• GOAL: From the first line of the data below, copy each line up to the one containing "wasm.setup();", and include that line too.

• GIVEN INFORMATION:

⟨

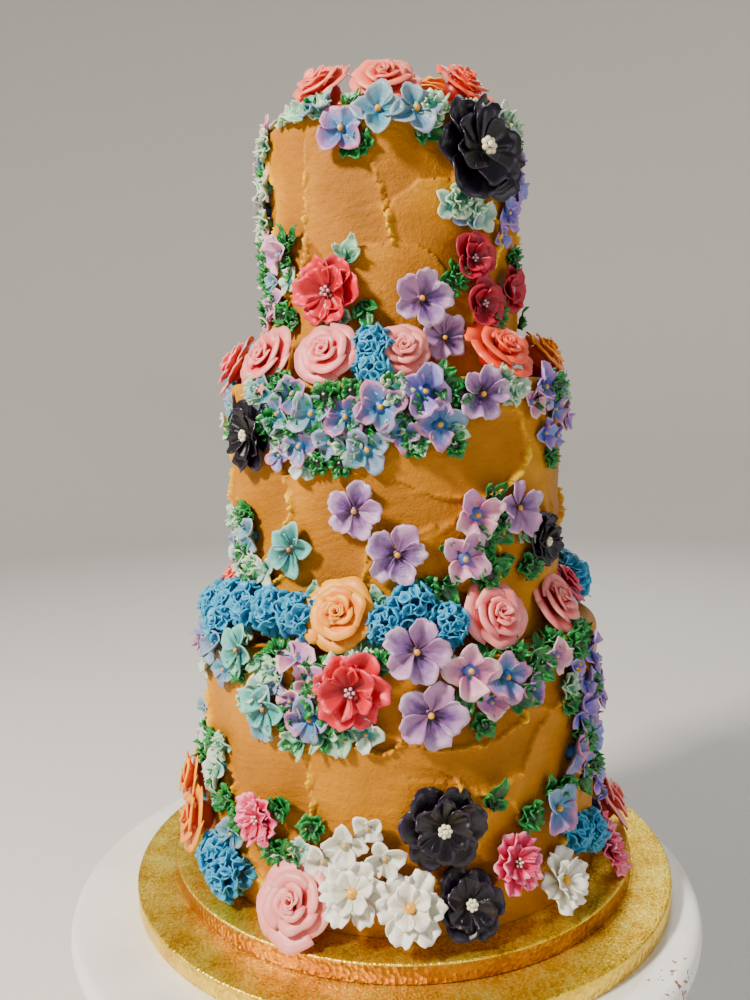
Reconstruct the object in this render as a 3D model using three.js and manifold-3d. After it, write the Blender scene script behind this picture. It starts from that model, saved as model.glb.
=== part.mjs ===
// A three-tier buttercream wedding cake with piped flowers, on two gold boards and a white pedestal stand.
// Millimetres, +Z up, origin at the middle of the stand's foot, where it meets the table. -Y is the front.
import * as THREE from "three";
import { mergeVertices } from "three/addons/utils/BufferGeometryUtils.js";
import Module from "manifold-3d";

const wasm = await Module();
wasm.setup();

// Driving dimensions: 6, 8 and 10 inch cakes, each 6 inches tall, on 12 and 14 inch boards.
const INCH = 25.4;
const TIER_HEIGHT = 6 * INCH;
const BOARD_THICKNESS = 12;
const SMALL_BOARD_RADIUS = 6 * INCH;
const LARGE_BOARD_RADIUS = 7 * INCH;
const PLATE_RADIUS = 8 * INCH;
const STAND_HEIGHT = 100;
const CAKE_OFFSET = [12, 13]; // the boards stand a little off the middle of the plate
const ICING = { low: 3, mid: 6, top: 3.9 }; // buttercream spread outside the sponge
const GAP = 0.4; // air between one solid and the next

const CAKE_BASE = STAND_HEIGHT + 2 * BOARD_THICKNESS;

// The tiers: floor is above the cake's base, and seed is for the unevenness at the back.
const TIERS = {
  low: { radius: 5 * INCH + ICING.low, floor: 0, seed: 11 },
  mid: { radius: 4 * INCH + ICING.mid, floor: TIER_HEIGHT, seed: 23 },
  top: { radius: 3 * INCH + ICING.top, floor: 2 * TIER_HEIGHT, seed: 37 },
};

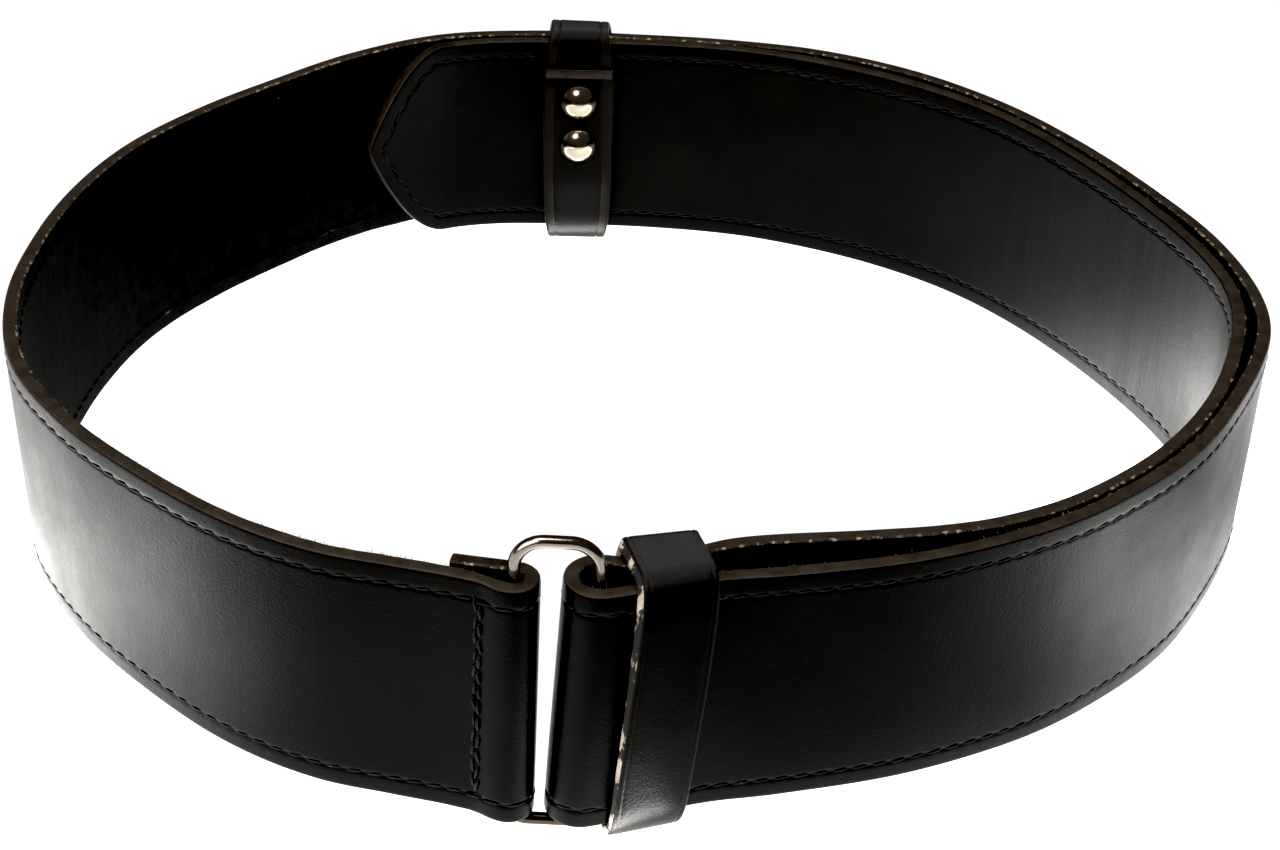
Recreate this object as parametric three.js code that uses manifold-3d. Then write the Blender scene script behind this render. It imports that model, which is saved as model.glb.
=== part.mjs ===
// A kilt belt: one wide leather strap closed into a standing loop round the waist.
// Both ends of the strap fold round a wire ring at the front. The short end is sewn back on
// itself. The long end runs back inside the loop, through two leather keepers, to a pointed tip.
// Millimetres. +X is to the right, +Y is away from the ring, +Z is up.

import * as THREE from 'three';
import Module from 'manifold-3d';
import { mergeVertices } from 'three/addons/utils/BufferGeometryUtils.js';

// Strap
const strap_width = 57;
const strap_thickness = 3.3;
const edge_bevel = 0.6;
const flesh_bevel = 0.25;
const tip_length = 24;
const tip_nose = 2.4;
const tip_above_middle = 2;
const strap_step = 7.5;

// Loop, measured over the outer faces
const loop_width = 293;
const loop_depth = 261;
const overlap_length = 520.3;
const layer_gap = 1.7;

// Ring
const ring_inner_width = 14.3;
const ring_inner_height = 65.2;
const ring_wire = 2.7;
const ring_upper_corner = 6;
const ring_lower_corner = 3.8;
const ring_from_middle = -14.4;
const ring_from_front = 0.2;
const ring_below_strap = 1.2;

// Folds round the ring
const fold_clearance = 0.75;
const loose_clearance = 1.1;
const loose_fold_radius = 4.1;
const flap_length = 14.2;
const flap_gap = 0.35;
const front_lean = 2.6;
const tight_fold_slant = 0.2;
const loose_fold_slant = 2.6;

// Keepers
const keeper_front_width = 16;
const keeper_front_from_fold = 11.4;
const keeper_back_width = 19.6;
const keeper_back_from_tip = 66.8;
const keeper_thickness = 2.2;
const keeper_slack = 1.5;
const keeper_corner = 3;
const keeper_bevel = 0.45;
const lap_gap = 0.3;
const seat_gap = 0.3;
const lap_below_edge = 7;
const lap_tail = 8;
const lap_ramp = 7;
const lap_skive = 3.7;

// Studs
const stud_diameter = 10;
const stud_height = 3.6;
const stud_post = 3;
const stud_spacing = 13.2;
const stud_from_lap_end = 8.7;
const stud_post_short = 0.3;
const stud_hole_clearance = 0.3;
const stud_sides = 24;

// The lower edge of the strap stands this far above the surface under the ring.
const strap_lift = ring_wire + ring_below_strap;

// The strap's outer face, from the sewn fold round the back to the loose fold. "across" is a
// share of half the loop's width, "back" of half its depth, and "lean" is how far the lower
// edge stands outward, as a share of the strap's width.
const outline = [
  { across: -0.222, back: -1.014, lean: 0.045 },
  { across: -0.319, back: -0.989, lean: 0.046 },
  { across: -0.430, back: -0.961, lean: 0.043 },
  { across: -0.560, back: -0.893, lean: 0.034 },
  { across: -0.705, back: -0.774, lean: 0.015 },
  { across: -0.839, back: -0.632, lean: -0.007 },
  { across: -0.945, back: -0.457, lean: -0.026 },
  { across: -0.994, back: -0.253, lean: -0.037 },
  { across: -0.997, back: -0.043, lean: -0.034 },
  { across: -0.972, back: 0.162, lean: -0.021 },
  { across: -0.914, back: 0.356, lean: 0 },
  { across: -0.818, back: 0.530, lean: 0.021 },
  { across: -0.703, back: 0.685, lean: 0.036 },
  { across: -0.575, back: 0.833, lean: 0.040 },
  { across: -0.419, back: 0.948, lean: 0.032 },
  { across: -0.237, back: 0.994, lean: 0.014 },
  { across: -0.053, back: 1.000, lean: -0.009 },
  { across: 0.131, back: 0.995, lean: -0.030 },
  { across: 0.318, back: 0.962, lean: -0.043 },
  { across: 0.495, back: 0.876, lean: -0.045 },
  { across: 0.648, back: 0.742, lean: -0.037 },
  { across: 0.772, back: 0.575, lean: -0.023 },
  { across: 0.875, back: 0.387, lean: -0.008 },
  { across: 0.961, back: 0.182, lean: 0.002 },
  { across: 0.999, back: -0.018, lean: 0.006 },
  { across: 0.990, back: -0.174, lean: 0.004 },
  { across: 0.902, back: -0.415, lean: -0.005 },
  { across: 0.819, back: -0.568, lean: -0.012 },
  { across: 0.700, back: -0.707, lean: -0.018 },
  { across: 0.590, back: -0.803, lean: -0.020 },
  { across: 0.410, back: -0.904, lean: -0.013 },
  { across: 0.223, back: -0.963, lean: 0.003 },
  { across: 0.111, back: -0.989, lean: 0.015 },
];

// The inner layer follows the outer one at a gap. "along" is a share of the overlap, counted
// from the loose fold, "gap" and "foot" are in layer gaps, and "foot" is how much further in
// the lower edge stands.
const layerGaps = [
  { along: 0.020, gap: 2.5, foot: 0 },
  { along: 0.053, gap: 4.35, foot: 0 },
  { along: 0.108, gap: 3.6, foot: 0 },
  { along: 0.138, gap: 2.3, foot: 0 },
  { along: 0.166, gap: 1.15, foot: 0 },
  { along: 0.206, gap: 0.5, foot: 0 },
  { along: 0.27, gap: 0.55, foot: 0 },
  { along: 0.34, gap: 0.8, foot: 0 },
  { along: 0.42, gap: 0.95, foot: 0 },
  { along: 0.52, gap: 1, foot: 0 },
  { along: 0.64, gap: 0.9, foot: 0.18 },
  { along: 0.76, gap: 0.75, foot: 0.65 },
  { along: 0.87, gap: 0.7, foot: 1.3 },
  { along: 0.94, gap: 1.1, foot: 1.76 },
  { along: 1, gap: 1.5, foot: 1.76 },
];

// "at" is the distance along the outer layer from the loose fold to the keeper's middle, "slant"
// how far its top stands to the right of its bottom, as a share of the strap's width, and
// "pinch" the share of its own width that it loses where it bends over the strap's edges.
const keepers = [
  {
    name: 'front',
    at: keeper_front_from_fold,
    width: keeper_front_width,
    slant: 0.067,
    pinch: 0.04,
  },
  {
    name: 'back',
    at: overlap_length - keeper_back_from_tip,
    width: keeper_back_width,
    slant: 0.01,
    pinch: 0.2,
  },
];

const colours = {
  strap: { color: 0x17140f, roughness: 0.42, metalness: 0 },
  keeper: { color: 0x1b1815, roughness: 0.4, metalness: 0 },
  nickel: { color: 0xd8d3c8, roughness: 0.16, metalness: 1 },
};

const material = (look) => new THREE.MeshStandardMaterial(look);
const flat = (x, y) => new THREE.Vector2(x, y);
const leftOf = (v) => flat(-v.y, v.x);
const degrees = THREE.MathUtils.degToRad;
const lerp = THREE.MathUtils.lerp;

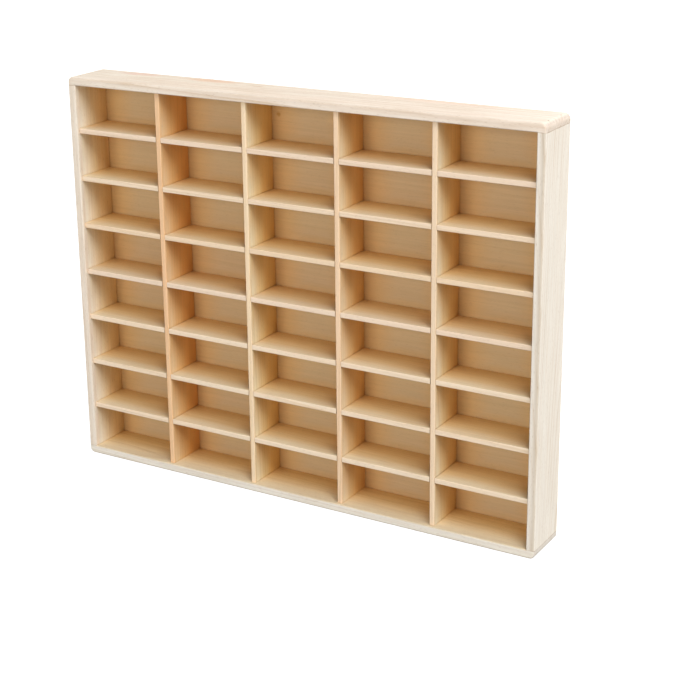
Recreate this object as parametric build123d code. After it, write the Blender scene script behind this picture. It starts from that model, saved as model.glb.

⟩

• TASK OUTPUT:
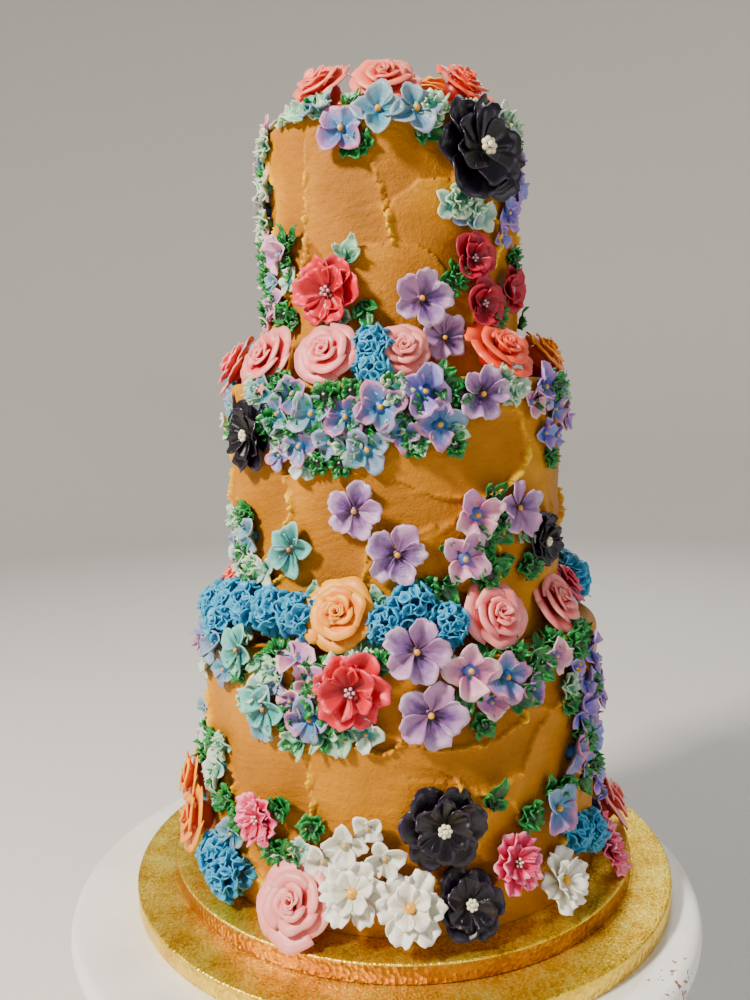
Reconstruct the object in this render as a 3D model using three.js and manifold-3d. After it, write the Blender scene script behind this picture. It starts from that model, saved as model.glb.
=== part.mjs ===
// A three-tier buttercream wedding cake with piped flowers, on two gold boards and a white pedestal stand.
// Millimetres, +Z up, origin at the middle of the stand's foot, where it meets the table. -Y is the front.
import * as THREE from "three";
import { mergeVertices } from "three/addons/utils/BufferGeometryUtils.js";
import Module from "manifold-3d";

const wasm = await Module();
wasm.setup();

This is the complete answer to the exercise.